President Barack Obama, who planned to keep a low profile on his vacation in Hawaii, managed to avoid a bizarre turn of events yesterday just outside his security bubble.
Police arrested a 39-year-old Kailua man who, while trying to elude police, drove onto the Kailua Street where the president is staying, and was greeted by Secret Service agents at a security checkpoint.
The man, Leon Rodrigues, led police on a chase from the security barricade over the H-3 to Halawa before officers caught up with him and arrested him at a village run by Hawaiian activists in Waimanalo.
Police said the chase began about 2:20 p.m. when a caller reported the man, who was wanted on five warrants, four of them for traffic violations, was at a house in Kailua. Responding officers spotted him driving his silver Nissan Titan pickup at Kainui Drive and North Kalaheo Avenue, about a block from the street where Obama and his family are staying.
With their blue lights off, officers followed Rodrigues’ truck.
When Rodrigues reached Kailuana Place, where Obama is staying, officers turned on their lights and began the pursuit.
Rodrigues turned around at the checkpoint, drove back out and led police on a chase toward Halawa on the H-3 freeway, said Honolulu Police Maj. Susan Ballard.
The pickup never breached the secured area at the president’s vacation compound, and the driver apparently panicked at the sight of the security detail and bolted, said Honolulu Secret Service Special Agent-in-Charge Al Joaquin.
Edwin Donovan of the Secret Service said he was unaware of the whereabouts of Michelle Obama and daughters Malia and Sasha, but said the incident never posed a threat to the first family.
The incident was unrelated to the president’s visit, and police are handling the investigation, Joaquin said.
"There was really never any excessive speeds," Ballard said. "He just was refusing to stop.
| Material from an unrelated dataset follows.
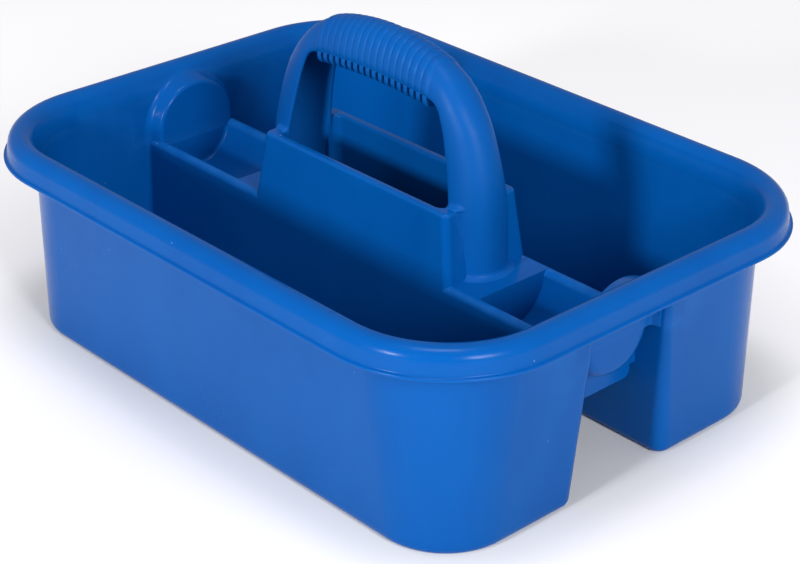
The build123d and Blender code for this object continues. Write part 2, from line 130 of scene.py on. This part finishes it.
def moulded_plastic(name, grain, gloss, wear):
    """Satin moulded plastic: flow mottling, faint worn edges, dust specks, fine grain in bump and gloss."""
    t = Tree(name)
    place = t.add("ShaderNodeTexCoord").outputs["Object"]
    stretched = t.add("ShaderNodeMapping")
    stretched.inputs["Scale"].default_value = (1.0, 1.0, FLOW_STRETCH)
    t.link(place, stretched.inputs["Vector"])
    flow = t.noise(stretched.outputs["Vector"], FLOW_SCALE, 3.0, 0.55)
    colour = t.mix(t.remap(flow, *FLOW_RANGE, 0.0, 1.0), BLUE, BLUE_DEEP)
    # edges rub paler where they stand proud
    edge = t.add("ShaderNodeNewGeometry").outputs["Pointiness"]
    patch = t.noise(place, PATCH_SCALE, 3.0, 0.6)
    proud = t.remap(edge, *WORN_EDGE, 0.0, wear)
    rubbed = t.math("MULTIPLY", proud, t.remap(patch, 0.35, 0.65, PATCH_LEAST, 1.0))
    colour = t.mix(rubbed, colour, BLUE_WORN)
    # a few pale dust specks
    cells = t.add("ShaderNodeTexVoronoi")
    cells.inputs["Scale"].default_value = SPECK_SCALE
    t.link(place, cells.inputs["Vector"])
    near = t.math("LESS_THAN", cells.outputs["Distance"], SPECK_SIZE)
    pick = t.math("GREATER_THAN", t.noise(place, SPECK_PICK_SCALE, 1.0), SPECK_SHARE)
    speck = t.math("MULTIPLY", t.math("MULTIPLY", near, pick), SPECK_STRENGTH)
    colour = t.mix(speck, colour, SPECK)
    t.link(colour, t.shader.inputs["Base Color"])
    # gloss varies with the grain and with handling marks
    smear = t.noise(place, SMEAR_SCALE, 4.0, 0.6)
    fine = t.noise(place, FINE_SCALE, 2.0, 0.6)
    handled = t.remap(smear, *NOISE_RANGE, gloss + SMEAR_GLOSS[0], gloss + SMEAR_GLOSS[1])
    rough = t.math("ADD", handled, t.remap(fine, *NOISE_RANGE, *FINE_GLOSS))
    t.link(rough, t.shader.inputs["Roughness"])
    peel = t.noise(place, PEEL_SCALE, 2.0, 0.5)
    height = t.math("ADD", t.math("MULTIPLY", fine, FINE_PART), t.math("MULTIPLY", peel, PEEL_PART))
    bump = t.add("ShaderNodeBump")
    bump.inputs["Strength"].default_value = grain
    bump.inputs["Distance"].default_value = BUMP_HEIGHT
    t.link(height, bump.inputs["Height"])
    t.link(bump.outputs["Normal"], t.shader.inputs["Normal"])
    t.shader.inputs["IOR"].default_value = PLASTIC_IOR
    t.shader.inputs["Specular IOR Level"].default_value = PLASTIC_SPECULAR
    return t.mat


wall_plastic = moulded_plastic("blue_plastic_walls", grain=0.08, gloss=0.22, wear=0.5)
grip_plastic = moulded_plastic("blue_plastic_handle", grain=0.14, gloss=0.42, wear=0.35)

SAME_POINT = 1e-6           # points closer than this, in metres, are one
SHARP_ANGLE = 40            # edges turning more than this many degrees are rounded
# nodes whose edges are rounded, and by how many millimetres
SOFT = {"handle_well": 0.7, "left_deck": 0.5, "right_deck": 0.5, "left_pocket": 0.6, "right_pocket": 0.6}


def soften(obj, width):
    """Rounds a CAD node's sharp edges a little, as a mould's edges are."""
    weld = obj.modifiers.new("weld", "WELD")
    weld.merge_threshold = SAME_POINT
    bevel = obj.modifiers.new("bevel", "BEVEL")
    bevel.width = width * MM
    bevel.segments = 3
    bevel.limit_method = "ANGLE"
    bevel.angle_limit = math.radians(SHARP_ANGLE)
    bevel.use_clamp_overlap = True
    bevel.harden_normals = True


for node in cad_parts.values():
    node.data.materials.clear()
    node.data.materials.append(wall_plastic)
for node_name, soft_width in SOFT.items():
    soften(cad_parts[node_name], soft_width)


def finish_piece(name, verts, faces, smooth):
    """Makes a piece of the handle from millimetre points and rides it on the one body."""
    mesh = bpy.data.meshes.new(name)
    mesh.from_pydata([tuple(c * MM for c in v) for v in verts], [], faces)
    mesh.validate()
    bm = bmesh.new()
    bm.from_mesh(mesh)
    bmesh.ops.remove_doubles(bm, verts=bm.verts, dist=SAME_POINT)
    bmesh.ops.recalc_face_normals(bm, faces=bm.faces)
    for face in bm.faces:
        face.smooth = smooth
    bm.to_mesh(mesh)
    bm.free()
    obj = bpy.data.objects.new(name, mesh)
    bpy.context.scene.collection.objects.link(obj)
    obj.data.materials.append(grip_plastic)
    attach(obj, "root")
    return obj


# ---- handle: one D-section shell swept up the left post, along the grip and down the right post ----
DECK_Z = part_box("right_deck")[1].z / MM
# (inner edge x, z), (crest x, z), half width across, from the deck up to the middle of the grip
STATIONS = [
    ((78.5, DECK_Z), (101.0, DECK_Z), 20.5),
    ((77.6, 121.0), (100.6, 121.5), 20.2),
    ((76.4, 143.5), (99.2, 145.0), 19.3),
    ((72.4, 165.0), (94.8, 167.0), 17.5),
    ((67.2, 186.0), (86.8, 189.0), 16.2),
    ((63.6, 196.0), (79.6, 200.5), 15.7),
    ((60.6, 201.5), (73.0, 209.0), 15.3),
    ((55.0, 205.2), (62.5, 219.0), 15.0),
    ((44.0, 207.0), (46.6, 227.2), 15.0),
    ((22.0, 208.5), (23.6, 232.3), 15.0),
    ((0.0, 209.0), (0.0, 234.0), 15.0),
]
SECTIONS = 560              # spans along the handle
OUTER_N = 44                # spans round a section's outside, its inside and each of its two lips
INNER_N = 30
LIP_N = 5
ROUNDNESS = 2 / 2.25        # 1 is an ellipse, and less is squarer
SHELL = 2.5
BLEND = 4.0                 # hollow radius at the deck
RIBS = 18
RIB_PITCH = 5.7
RIB_PROUD = 0.85
RIB_CROWN = 0.28            # share of a rib's height that is its rounded top
RIB_FADE = 0.05             # a rib fades out over this share of the section's depth, at its flat side
GROOVE = 0.13               # share of the pitch that each side of a groove takes
WELL_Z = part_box("handle_well")[1].z / MM
WELL_BLEND = 3.2            # hollow radius at the well's top
WELL_LAP = 1.0              # the flare there starts this far below it
WELL_SIDE = (0.50, 0.28)    # it fades in between these shares of the section's depth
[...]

He just kept going."
At the Halawa end of the H-3, police ended their pursuit when the man turned around and headed back toward Kaneohe.
"He actually cut across the grassy median and along the shoulder of Moanalua (freeway), but then he got back on the H-3 to go in the right direction," she said.
Obama was golfing at the Klipper Golf Course on the Marine Corps in Kaneohe at the time of the incident, a White House pool report said.
An officer spotted the truck leaving the H-3 freeway at Kamehameha Highway, and police later found it at the end of Puuhonua o Waimanalo at the end of Waikupanaha Road, a village founded by Hawaiian activist Dennis "Bumpy" Kanahele’s Nation of Hawaii.
Kanahele said a man drove his truck past the front gate of the village and that Kanahele and his nephew tried to persuade the man to get out of his vehicle.
"The guy came driving inside here, and of course the cops were chasing him," Kanahele said. When the man refused to get out, HPD had the village gate closed, he said.
Ballard said when Rodrigues refused officers’ commands to get out of the vehicle, officers broke the passenger window and used a Taser to subdue him.
He was taken into custody at about 4 p.m. and taken to a hospital for treatment of minor injuries.
It was not clear whether the man was trying to seek refuge in the village. The land occupied by the Nation of Hawaii is leased from the state Department of Land and Natural Resources.
Many have tried to seek refuge from the law in the village, Kanahele said.
"Anybody in his right mind knows that if you’re doing something real bad, especially going through one blockade of the president, you’re going to get in trouble, I don’t care where you run," Kanahele said. "If you’re screwing up with law, brah, and you’re coming inside here trying to hide from them, we’re not going to stand for those kinds of things."
Rodrigues was being held at the police cellblock downtown.
Away from the activity, the president began his day with what has become a familiar routine during his trips to Hawaii: a morning workout at a gym at Marine Corps Base Hawaii. He returned to the base later in the morning to play a round of golf with two of his childhood friends from his years growing up in Hawaii, as well as a family friend from Chicago.
Obama has no public events scheduled during his 11-day vacation, and aides said he planned to spend much of his time at the oceanfront home his family was renting in Kailua.
"He is as much as anything anxious to spend time where he grew up with his family and to see his sister," White House press secretary Robert Gibbs said.
Obama’s half sister, Maya Soetoro-Ng, and her family live on Oahu. The president planned to visit with several childhood friends while on the island, and he was also being joined on vacation by Chicago friends Marty Nesbitt and Eric Whitaker.
On the president’s reading vacation reading list: "President Reagan: The Role of a Lifetime," Lou Cannon’s biography of the Republican president.
Obama’s vacation will not be all rest and relaxation. He was to be briefed by advisers daily, and he also planned to spend time working on his State of the Union address, scheduled for January, and a staff review headed by interim chief of staff Pete Rouse.
Obama also spoke by phone yesterday with Russian President Dmitry Medvedev. The two leaders hailed the Senate’s ratification a day earlier of a U.S.-Russian nuclear arms pact as a historic event.